Goal: Reproduce each line exactly. Skip none.

Supplied data:

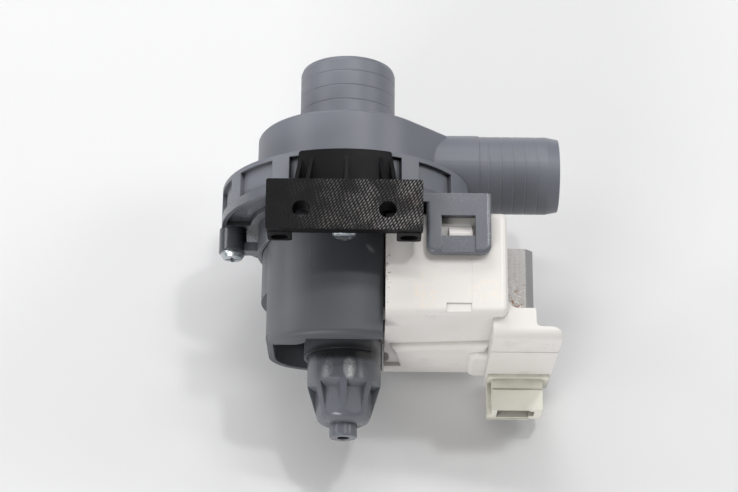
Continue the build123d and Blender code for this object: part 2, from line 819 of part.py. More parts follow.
def end_wall_opening():
    """What the motor cover's end wall leaves open round the can: low at the left, to the right edge."""
    left = cover_left_x - open_by
    right = cover_right_x + open_by
    low_cut = brick((left, right), (cover_low_depth, cover_depth + open_by), (-rim_r, end_wall_side_z))
    outline = make_face(Polyline(
        (left, 0), (left, end_wall_side_z), (end_wall_side_x, end_wall_side_z),
        (end_wall_side_x, end_wall_low_z), (right, end_wall_low_z), (right, 0), close=True,
    ))
    corner = outline.vertices().sort_by_distance(Vector(end_wall_side_x, end_wall_side_z, 0))[0]
    outline = fillet(corner, end_wall_corner_r)
    return low_cut + slab(outline, cover_depth - cover_wall, cover_depth + open_by)


def motor_cover():
    """Drum round the motor's poles, open to the right, with an end wall and a ring round the can."""
    shell = slab(cover_outline(0) & left_of(cover_right_x), plate_back, cover_depth)
    end_edges = shell.edges().group_by(Axis.Y)[0].filter_by(Axis.Z, reverse=True)
    shell = fillet(end_edges, cover_round)
    shell += slab(Circle(drum_r) & left_of(cover_right_x), plate_back, drum_depth)
    inside = cover_outline(cover_wall)
    web_back = web_depth + web_thickness
    shell -= slab(inside, plate_back - open_by, web_depth)
    shell -= slab(inside, web_back, cover_depth - cover_wall)
    below = Pos(0, web_low_z - rim_r) * Rectangle(2 * rim_r, 2 * rim_r)
    shell -= slab(inside & below, web_depth - open_by, web_back + open_by)
    shell -= end_wall_opening()
    shell -= slab(inside - left_of(ring_end_x), web_depth - open_by, cover_low_depth)
    bore_r = can_r + slot_gap
    ring = (Circle(bore_r + can_ring_wall) - Circle(bore_r)) & left_of(ring_end_x)
    shell += slab(ring, web_depth, cover_depth)
    shell -= drum(bore_r, plate_back - open_by, cover_depth + open_by)
    core_side = core_half_height + slot_gap
    wall_side = cover_half_height - cover_wall + sink
    for x in cover_rib_xs:
        width = (x - cover_rib_width / 2, x + cover_rib_width / 2)
        shell += brick(width, (core_depth, web_depth), (core_side, wall_side))
        shell += brick(width, (core_depth, web_depth), (-wall_side, -core_side))
    return shell


def coil_cover():
    """White over-moulded body round both coils, with its catch, shoulder and terminal block."""
    z = (-body_half_height, body_half_height)
    body = brick((body_left_x, body_right_x), (body_depth, body_end), z)
    left_edges = body.edges().group_by(Axis.X)[0]
    body = fillet(body.edges() - left_edges, body_round)
    body += lower_block()
    body += terminal_block()
    body += catch()
    top = body_half_height + open_by
    note_depths = (body_end - note_length, body_end + open_by)
    body -= brick((note_x, note_end_x), note_depths, (z[1] - note_sink, top))
    parting_x = (note_end_x, note_end_x + parting_width)
    body -= brick(parting_x, (loop_end, body_end + open_by), (z[1] - parting_sink, top))
    body -= coil_room()
    return body - blade_slots(block_end - blade_root - slot_gap / 2, block_end + open_by)


def coil_room():
    """Space in the coil cover for both coils, the core's legs and its yoke."""
    coil_z, coil_depth = leg_limits(slot_gap + bobbin_wall)
    room_z = coil_z[1] + winding_height + slot_gap
    room_depth = (coil_depth[0] - winding_side - slot_gap, coil_depth[1] + winding_side + slot_gap)
    room = brick((body_left_x - open_by, coil_end_x + slot_gap), room_depth, (-room_z, room_z))
    leg_z, leg_depth = leg_limits(slot_gap)
    for low, high in (leg_z, (-leg_z[1], -leg_z[0])):
        room += brick((coil_end_x - open_by, body_right_x + open_by), leg_depth, (low, high))
    yoke_x = (yoke_inner_x - slot_gap, block_right_x + open_by)
    return room + brick(yoke_x, leg_depth, (-leg_z[1], leg_z[1]))


def lower_block():
    """Low step of the end face under the windings' leads, slanted at its left, with the foot below it."""
    left = lower_block_left_x
    right = block_left_x + sink
    start = body_end - body_round
    outline = Polyline(
        (left, lower_block_left_z), (left + lower_block_slant, lower_block_low_z),
        (right, lower_block_low_z), (right, lower_block_top_z), close=True,
    )
    block = slab(make_face(outline), start, lower_block_end)
    block = fillet(block.edges().group_by(Axis.Y)[0], lower_block_round)
    foot = brick((body_left_x, right), (start, foot_end), (-body_half_height, lower_block_low_z))
    low_front = foot.edges().filter_by(Axis.X).group_by(Axis.Y)[0].sort_by(Axis.Z)[0]
    return block + fillet(low_front, body_round / 2)


def lead_boss():
    """Round lump on the end face beside the terminal block, over the windings' leads."""
    x = (lead_boss_x, block_left_x + lead_boss_r)
    outline = rounded_rect(x, (lead_boss_low_z, lead_boss_top_z), lead_boss_r)
    lump = slab(outline, body_end - body_round, lead_boss_end)
    return fillet(lump.edges().group_by(Axis.Y)[0], lead_boss_edge_r)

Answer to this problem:
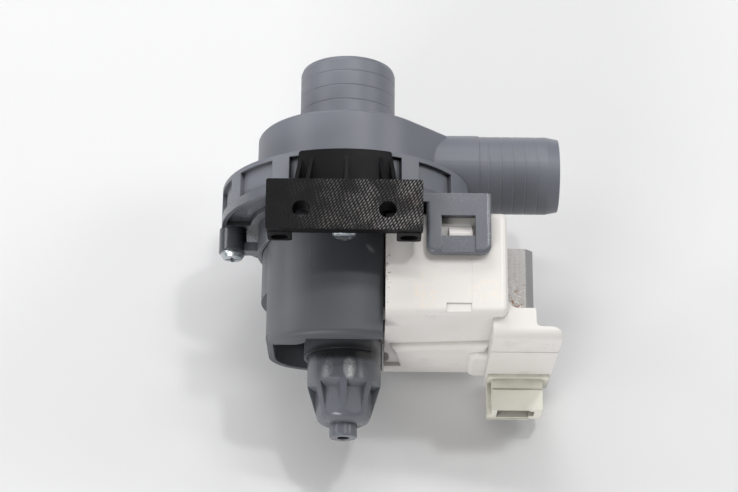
Continue the build123d and Blender code for this object: part 2, from line 819 of part.py. More parts follow.
def end_wall_opening():
    """What the motor cover's end wall leaves open round the can: low at the left, to the right edge."""
    left = cover_left_x - open_by
    right = cover_right_x + open_by
    low_cut = brick((left, right), (cover_low_depth, cover_depth + open_by), (-rim_r, end_wall_side_z))
    outline = make_face(Polyline(
        (left, 0), (left, end_wall_side_z), (end_wall_side_x, end_wall_side_z),
        (end_wall_side_x, end_wall_low_z), (right, end_wall_low_z), (right, 0), close=True,
    ))
    corner = outline.vertices().sort_by_distance(Vector(end_wall_side_x, end_wall_side_z, 0))[0]
    outline = fillet(corner, end_wall_corner_r)
    return low_cut + slab(outline, cover_depth - cover_wall, cover_depth + open_by)


def motor_cover():
    """Drum round the motor's poles, open to the right, with an end wall and a ring round the can."""
    shell = slab(cover_outline(0) & left_of(cover_right_x), plate_back, cover_depth)
    end_edges = shell.edges().group_by(Axis.Y)[0].filter_by(Axis.Z, reverse=True)
    shell = fillet(end_edges, cover_round)
    shell += slab(Circle(drum_r) & left_of(cover_right_x), plate_back, drum_depth)
    inside = cover_outline(cover_wall)
    web_back = web_depth + web_thickness
    shell -= slab(inside, plate_back - open_by, web_depth)
    shell -= slab(inside, web_back, cover_depth - cover_wall)
    below = Pos(0, web_low_z - rim_r) * Rectangle(2 * rim_r, 2 * rim_r)
    shell -= slab(inside & below, web_depth - open_by, web_back + open_by)
    shell -= end_wall_opening()
    shell -= slab(inside - left_of(ring_end_x), web_depth - open_by, cover_low_depth)
    bore_r = can_r + slot_gap
    ring = (Circle(bore_r + can_ring_wall) - Circle(bore_r)) & left_of(ring_end_x)
    shell += slab(ring, web_depth, cover_depth)
    shell -= drum(bore_r, plate_back - open_by, cover_depth + open_by)
    core_side = core_half_height + slot_gap
    wall_side = cover_half_height - cover_wall + sink
    for x in cover_rib_xs:
        width = (x - cover_rib_width / 2, x + cover_rib_width / 2)
        shell += brick(width, (core_depth, web_depth), (core_side, wall_side))
        shell += brick(width, (core_depth, web_depth), (-wall_side, -core_side))
    return shell


def coil_cover():
    """White over-moulded body round both coils, with its catch, shoulder and terminal block."""
    z = (-body_half_height, body_half_height)
    body = brick((body_left_x, body_right_x), (body_depth, body_end), z)
    left_edges = body.edges().group_by(Axis.X)[0]
    body = fillet(body.edges() - left_edges, body_round)
    body += lower_block()
    body += terminal_block()
    body += catch()
    top = body_half_height + open_by
    note_depths = (body_end - note_length, body_end + open_by)
    body -= brick((note_x, note_end_x), note_depths, (z[1] - note_sink, top))
    parting_x = (note_end_x, note_end_x + parting_width)
    body -= brick(parting_x, (loop_end, body_end + open_by), (z[1] - parting_sink, top))
    body -= coil_room()
    return body - blade_slots(block_end - blade_root - slot_gap / 2, block_end + open_by)


def coil_room():
    """Space in the coil cover for both coils, the core's legs and its yoke."""
    coil_z, coil_depth = leg_limits(slot_gap + bobbin_wall)
    room_z = coil_z[1] + winding_height + slot_gap
    room_depth = (coil_depth[0] - winding_side - slot_gap, coil_depth[1] + winding_side + slot_gap)
    room = brick((body_left_x - open_by, coil_end_x + slot_gap), room_depth, (-room_z, room_z))
    leg_z, leg_depth = leg_limits(slot_gap)
    for low, high in (leg_z, (-leg_z[1], -leg_z[0])):
        room += brick((coil_end_x - open_by, body_right_x + open_by), leg_depth, (low, high))
    yoke_x = (yoke_inner_x - slot_gap, block_right_x + open_by)
    return room + brick(yoke_x, leg_depth, (-leg_z[1], leg_z[1]))


def lower_block():
    """Low step of the end face under the windings' leads, slanted at its left, with the foot below it."""
    left = lower_block_left_x
    right = block_left_x + sink
    start = body_end - body_round
    outline = Polyline(
        (left, lower_block_left_z), (left + lower_block_slant, lower_block_low_z),
        (right, lower_block_low_z), (right, lower_block_top_z), close=True,
    )
    block = slab(make_face(outline), start, lower_block_end)
    block = fillet(block.edges().group_by(Axis.Y)[0], lower_block_round)
    foot = brick((body_left_x, right), (start, foot_end), (-body_half_height, lower_block_low_z))
    low_front = foot.edges().filter_by(Axis.X).group_by(Axis.Y)[0].sort_by(Axis.Z)[0]
    return block + fillet(low_front, body_round / 2)


def lead_boss():
    """Round lump on the end face beside the terminal block, over the windings' leads."""
    x = (lead_boss_x, block_left_x + lead_boss_r)
    outline = rounded_rect(x, (lead_boss_low_z, lead_boss_top_z), lead_boss_r)
    lump = slab(outline, body_end - body_round, lead_boss_end)
    return fillet(lump.edges().group_by(Axis.Y)[0], lead_boss_edge_r)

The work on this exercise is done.